Work instructions =
Using the data below, output the first line and every line after it up to and including the line containing "EYE_X = 45.0", exactly as written and with nothing added.

Collected data =
◆ ◆ ◆

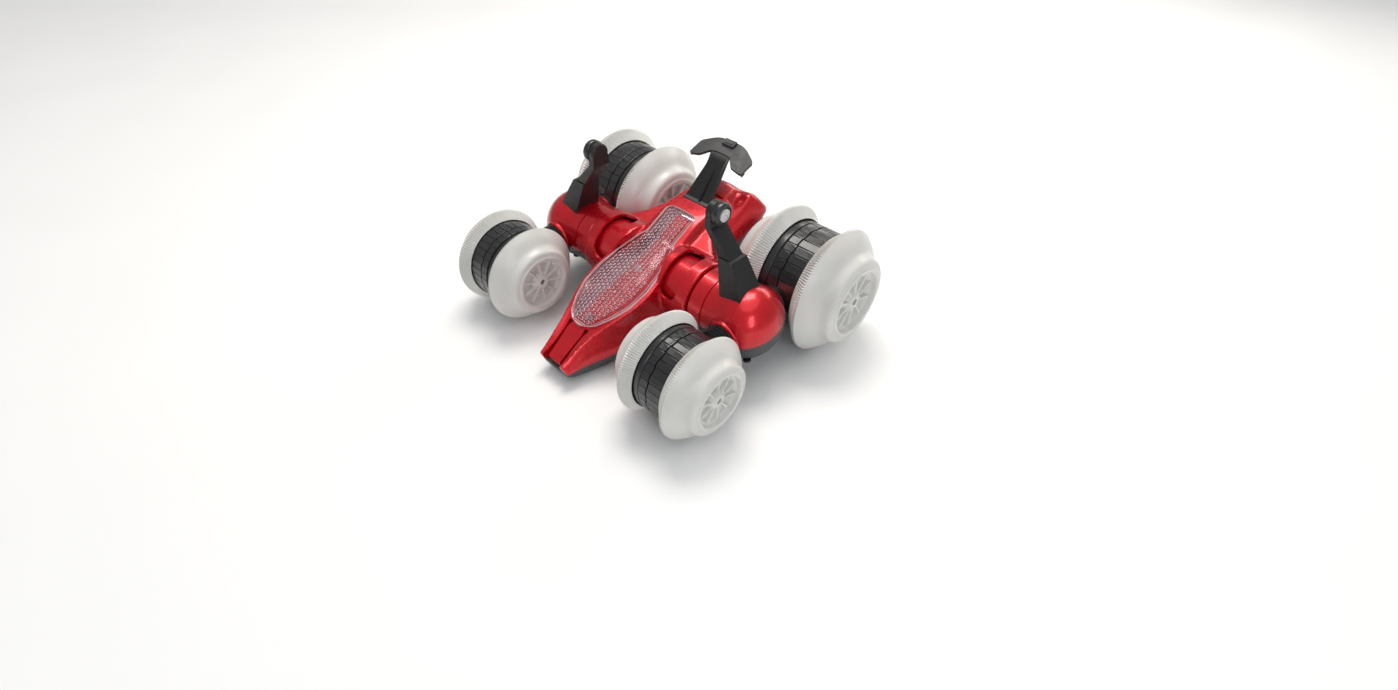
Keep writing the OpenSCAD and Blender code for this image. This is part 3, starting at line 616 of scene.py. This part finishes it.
POST_FOOT_Z = TUBE_Z + 12
POST_STEP_Z = TUBE_Z + 38
EYE = middle("roller_left")
EYE_R = 6.1
EYE_X = 45.0


def level_ring(x0, x1, y0, y1, z):
    return [(x0, TUBE_Y + y0, z), (x1, TUBE_Y + y0, z), (x1, TUBE_Y + y1, z), (x0, TUBE_Y + y1, z)]


def post(side_name):
    side = SIDES[side_name]
    bm = bmesh.new()
    add_solid(bm, [level_ring(63, 80, -12.4, 8, POST_FOOT_Z), level_ring(56, 66, -7.6, 5, POST_STEP_Z)])
    add_solid(bm, [level_ring(56.4, 64.4, -7, 4.2, POST_STEP_Z - 0.6), level_ring(45.3, 50.2, -7, 5.4, 89.2),
                   level_ring(45.3, 49.3, -7, 5.4, 90.4), level_ring(45.3, 49.3, -6.6, 4.6, EYE.z)])
    bevel_sharp(bm, 0.6, 30, 2)
    eye = bmesh.new()
    outline = [(0, 0), (EYE_R - 0.6, 0), (EYE_R, 0.6), (EYE_R, 3.9), (EYE_R - 0.4, 4.4), (0, 4.4)]
    add_lathe(eye, outline, 48)
    bmesh.ops.transform(eye, matrix=MM_FREE @ along_x(EYE_X, 1, EYE.y, EYE.z), verts=eye.verts[:])
    absorb(bm, eye)
    bmesh.ops.transform(bm, matrix=Matrix.Diagonal((side, 1, 1, 1)), verts=bm.verts[:])
    name = f"post_{side_name}"
    obj = weigh_normals(raw_object("lever_" + name, bm, FLAT))
    piece(obj, "black_plastic", "chassis", name)


def roller(side_name):
    lo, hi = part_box(f"roller_{side_name}")
    width = (hi.x - lo.x) / MM
    radius = (hi.z - lo.z) / 2 / MM
    inner = min(abs(lo.x), abs(hi.x)) / MM
    outline = [(1.55, 0), (radius - 1.1, 0), (radius - 0.4, 0.3), (radius, 0.9), (radius, width - 0.9),
               (radius - 0.35, width - 0.3), (radius - 1.0, width), (4.6, width), (4.3, width - 0.3),
               (4.2, width - 1.2), (1.55, width - 1.2)]
    bm = bmesh.new()
    add_lathe(bm, outline, 72, closed=True)
    obj = raw_object(f"wheel_roller_{side_name}", bm, along_x(inner, SIDES[side_name], EYE.y, EYE.z))
    piece(obj, "black_gloss", f"{side_name}_roller", f"roller_{side_name}")


# ---- body ----
# The body's frame is level, with its origin on the flip axis, -Y to the nose and +Y to the tail.
# STATIONS are the places of its sections; the tables hold half widths (_W) and heights (_Z) as
# (place, value), from the middle line at the top, over crest, valley and lobe, to seam and floor.

STATIONS = [-88.7, -88.2, -86.5, -83, -75, -63, -50, -38, -24, -10, 2, 12, 21, 30, 43, 57, 66, 71, 75,
            78, 78.8]
TOP_Z = [(-89, 6.2), (-83, 7.6), (-75, 9.8), (-63, 13), (-50, 14.5), (-15, 15.6), (12, 18), (30, 20.5),
         (43, 18.6), (57, 15.8), (66, 13.8), (70.5, 12.6), (73, 9), (76, 3), (79, -2)]
CREST_W = [(-89, 9), (-83, 9.6), (-75, 10.8), (-63, 13), (-50, 18.8), (-38, 22.8), (-24, 23.8), (-10, 22),
           (2, 19), (12, 15.5), (43, 15.5), (57, 12), (66, 8.5), (71, 7), (79, 6)]
CREST_Z = [(-89, 9.6), (-83, 10.4), (-75, 12.4), (-63, 14.4), (-15, 15.4), (2, 16.3), (12, 17.5),
           (30, 20), (43, 18), (57, 15.3), (66, 13), (70.5, 11.6), (73, 8), (76, 2), (79, -3)]
VALLEY_W = [(-89, 10.8), (-60, 16.5), (-24, 25), (0, 20.5), (30, 17), (45, 17), (57, 14.5), (66, 12.5),
            (71, 11.5), (79, 10)]
VALLEY_Z = [(-89, 7.4), (-60, 8), (-24, 9), (10, 10), (30, 12), (45, 10), (57, 9), (70, 9), (74, 7), (79, -4)]
LOBE_W = [(-89, 12), (-60, 18), (-24, 26), (0, 22.5), (30, 22), (60, 22), (71, 20), (76, 19), (79, 16)]
LOBE_Z = [(-89, 5.3), (-60, 1.5), (-24, 2), (30, 3), (50, 5), (60, 8), (71, 10.8), (74, 9.5), (79, -4)]
SEAM_W = [(-89, 12.6), (-83, 13.6), (-75, 15), (-63, 18.5), (-50, 22), (-38, 25), (-24, 26.4), (0, 24),
          (20, 26), (43, 28), (60, 28), (70, 28), (75, 27.6), (78, 25), (79, 21)]
SEAM_Z = [(-89, 3.2), (-83, 2), (-75, -0.6), (-60, -6), (-30, -5.4), (0, -5), (79, -5)]
FLOOR_W = [(-89, 10.5), (-75, 13.2), (-60, 16.8), (-38, 19.5), (-10, 19), (20, 24), (28, 25.5),
           (66, 25.5), (72, 22), (79, 12)]
FLOOR_Z = [(-89, -3.5), (-83, -8), (-75, -11.6), (-62, -16), (-50, -18.5), (-38, -20.5), (-10, -21.5),
           (66, -21.5), (72, -19), (79, -13)]
LENS_W = [(-63.2, 0.6), (-62.6, 4), (-61, 7.6), (-58, 11.2), (-50, 16), (-38, 20.3), (-24, 21.2), (-10, 19.3),
          (2, 16), (7.4, 13.9), (9.8, 12.1), (13, 11.9), (29.5, 11.9), (31.6, 10.4), (32.8, 8)]
COLLAR_R = 21.5
COLLAR_END = 43.8
SHOULDER = [(8, 8), (COLLAR_END, 8), (COLLAR_END, 13), (39, 16), (33, 20), (26.5, 26.8), (22.3, 35),
            (19.6, 43.5), (15.7, 56.7), (8, 58)]
SHOULDER_LOW, SHOULDER_HIGH = -6, 13.5
BEARING_R = 18.1
BEARING_ROOM = 1.7        # extra radius of the bore behind the window
BEARING_LENGTH = 1.6
INNER_FACE = 19.2
FINE = 0.0007             # voxel size of the body's blended form, in metres
CREASES = {2: 0.7, 4: 0.35, 6: 0.9, 8: 0.5}    # by place in half_ring: crest, lobe, seam, floor's edge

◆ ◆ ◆

Solution to this task =
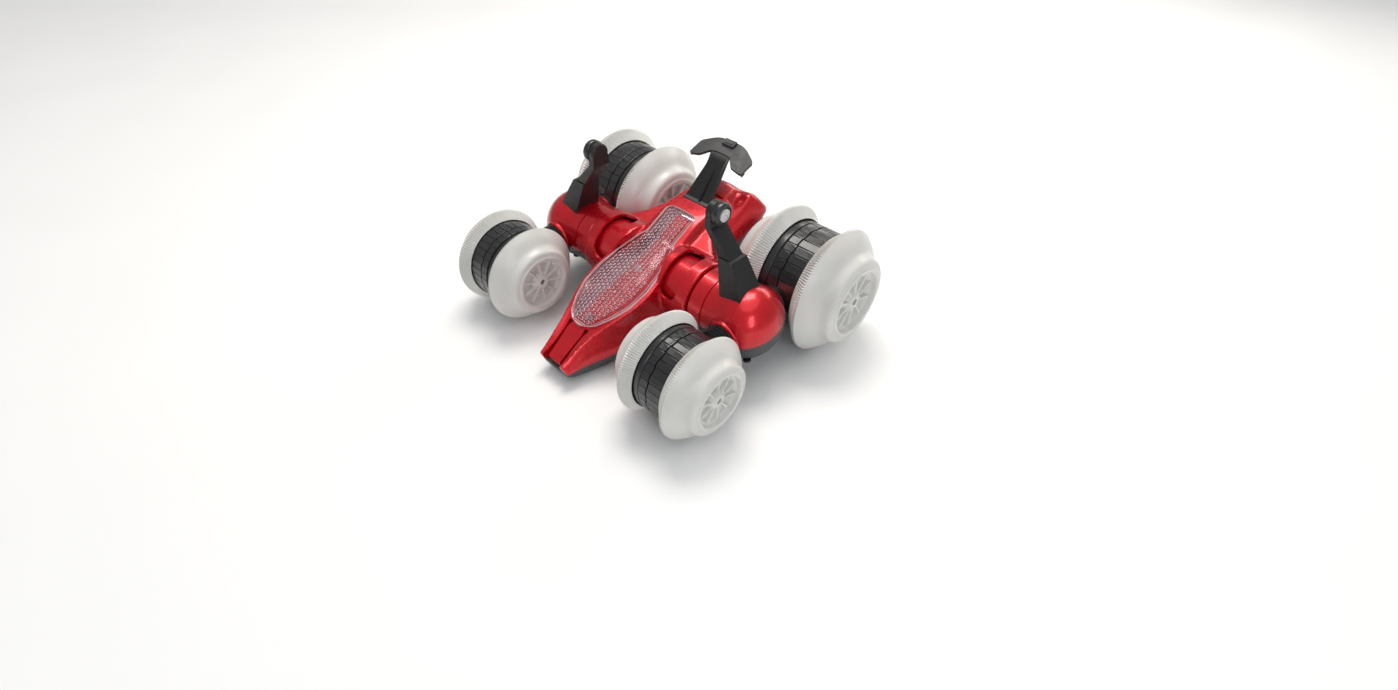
Keep writing the OpenSCAD and Blender code for this image. This is part 3, starting at line 616 of scene.py. This part finishes it.
POST_FOOT_Z = TUBE_Z + 12
POST_STEP_Z = TUBE_Z + 38
EYE = middle("roller_left")
EYE_R = 6.1
EYE_X = 45.0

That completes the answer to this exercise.